[È noto che in origine lo scritto autobiografico Goethe era intitolato Wahrheit und Dichtung, solo in un
secondo momento divenuto Dichtung und
Wahrheit.]
[Dialogante 1] Perché lo ha cambiato?
[Dialogante 2] Più che cambiato direi che lo ha ‘anagrammato’.
[Dialogante 1] Concettualmente mi sembra sia rimasto
invariato. Ambedue le collocazioni – al primo o all’ultimo posto – appaiono
equivalenti, ugualmente rilevanti per il lettore
[Dialogante 2] Anche se a quel und vogliamo annettere un valore alquanto dissociativo, tale valore
si mantiene in ambedue le varianti.
[Dialogante 1] Allora perché il ripensamento?
[Dialogante 2] Non vedo che una possibile ragione!
[Dialogante 1] E quale?
[Dialogante 2] Il ‘peso fonetico’, che nel primo caso cade
sulla i di Dichtung nel secondo sulla a
di Wahrheit.
[Dialogante 1] E allora?
[Dialogante 2] Evidentemente lo soddisfaceva di più chiudere
sull’apertura della a che sulla
chiusura della i.
[Dialogante 1] Non solo una questione di fonetica ma anche
con riflessi ideologici.
[Dialogante 2] Pensi che la speculazione letteraria
raggiunga in Goethe questa finezza di udito?
[Dialogante 1] Se è per questo, credo che andasse anche
oltre, del resto.
[Dialogante 2] Del resto, molto più modestamente, non credi
che la nostra titubanza sul titolo da dare a queste riflessioni siano dello
stesso tipo: rapporto oppositivo – brevità/lunghezza – tra titolo e sottotitolo?

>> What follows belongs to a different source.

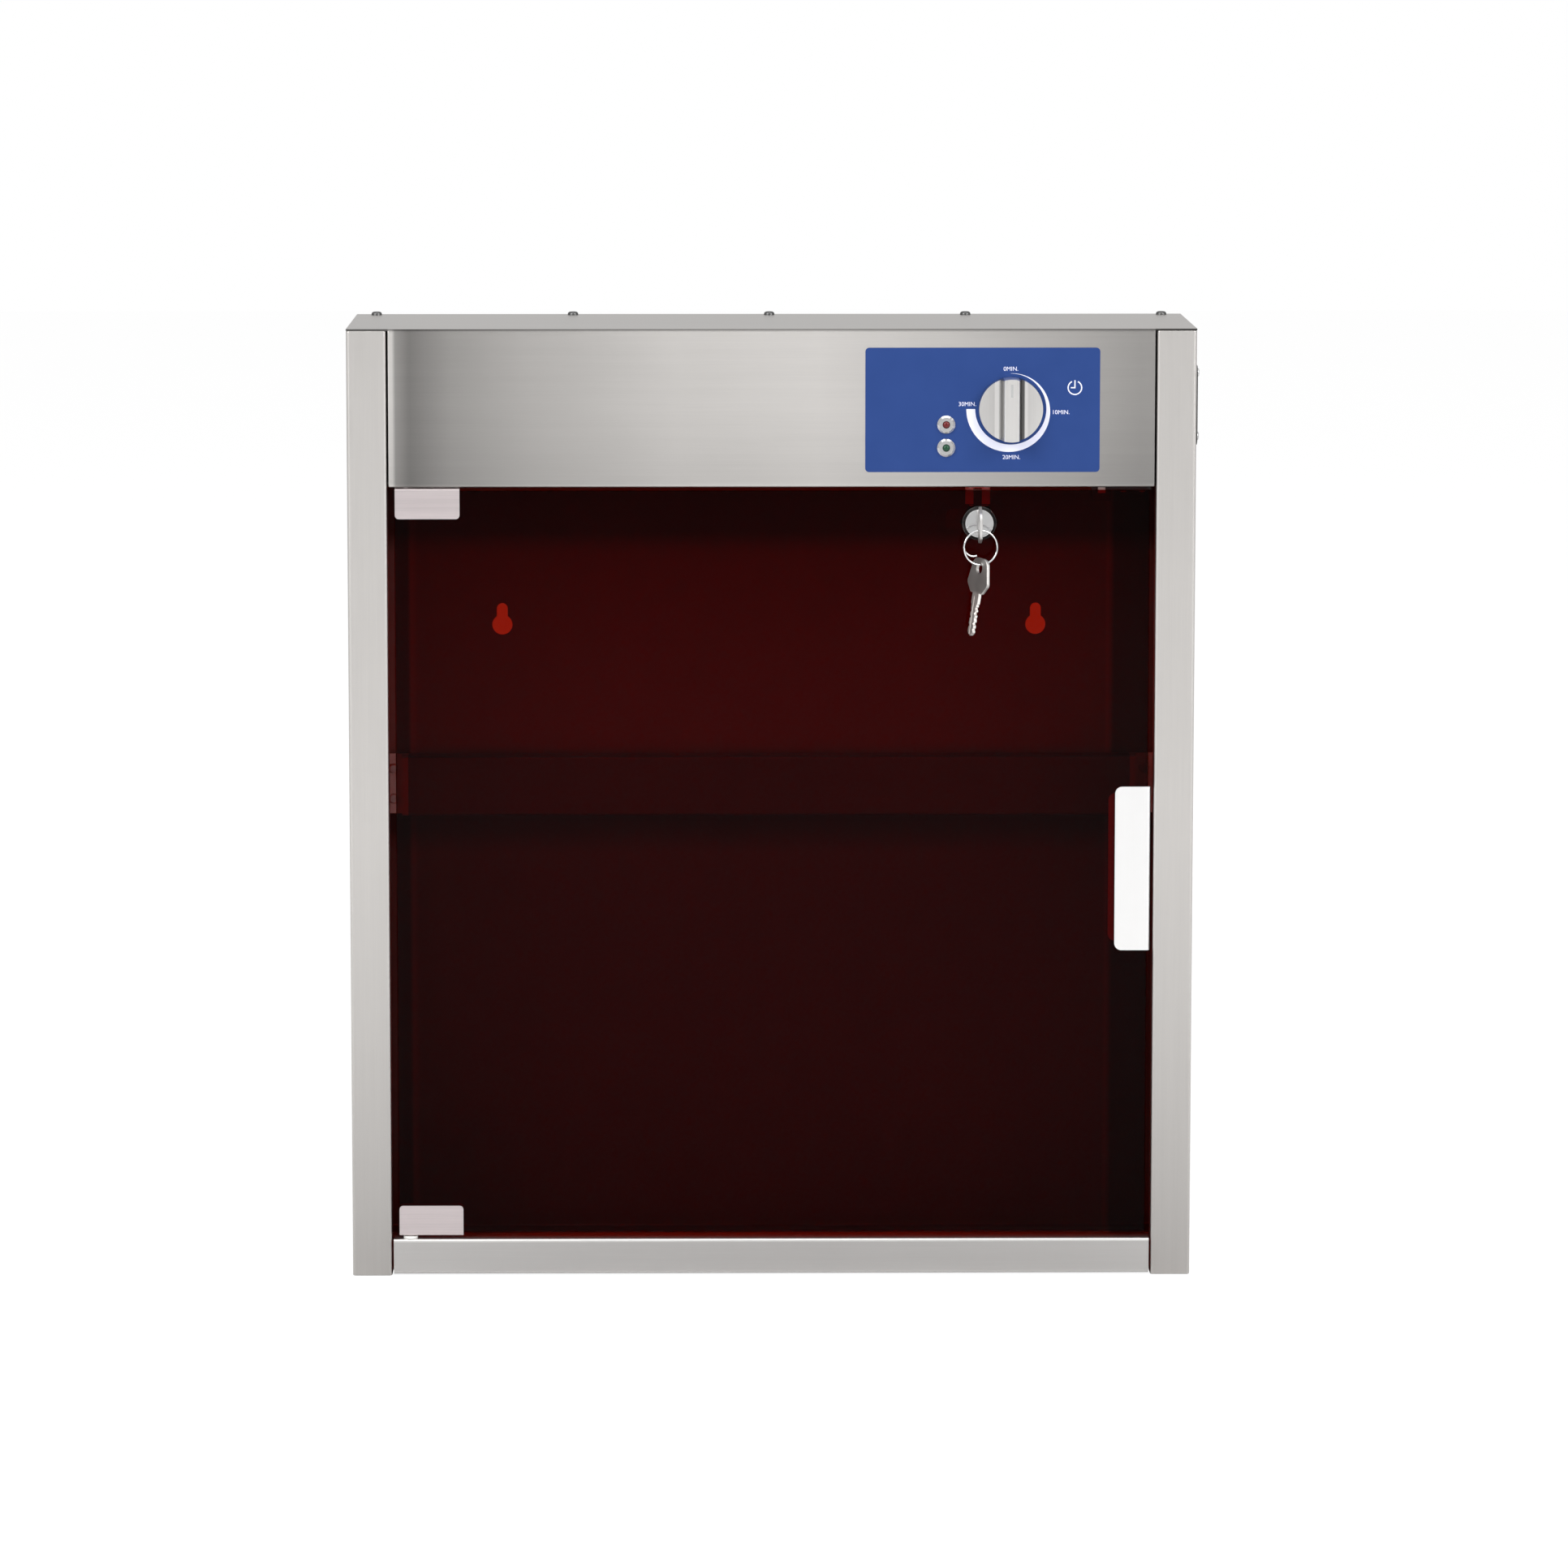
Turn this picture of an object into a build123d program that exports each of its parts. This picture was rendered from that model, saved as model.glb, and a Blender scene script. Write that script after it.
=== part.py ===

[Dialogante 1] … e forse anche il lieve sconcerto prodotto
da quell’opposizione e la sua successiva chiarificazione – metafora
ferroviaria – che tuttavia non chiarifica nulla fino al definitivo ‘libro che
non scriverò mai’.
[Dialogante 2] Espedienti plateali e grossolani a fronte
delle finezze goethiane.
[Dialogante 1] Certo, ma noi non siamo Goethe.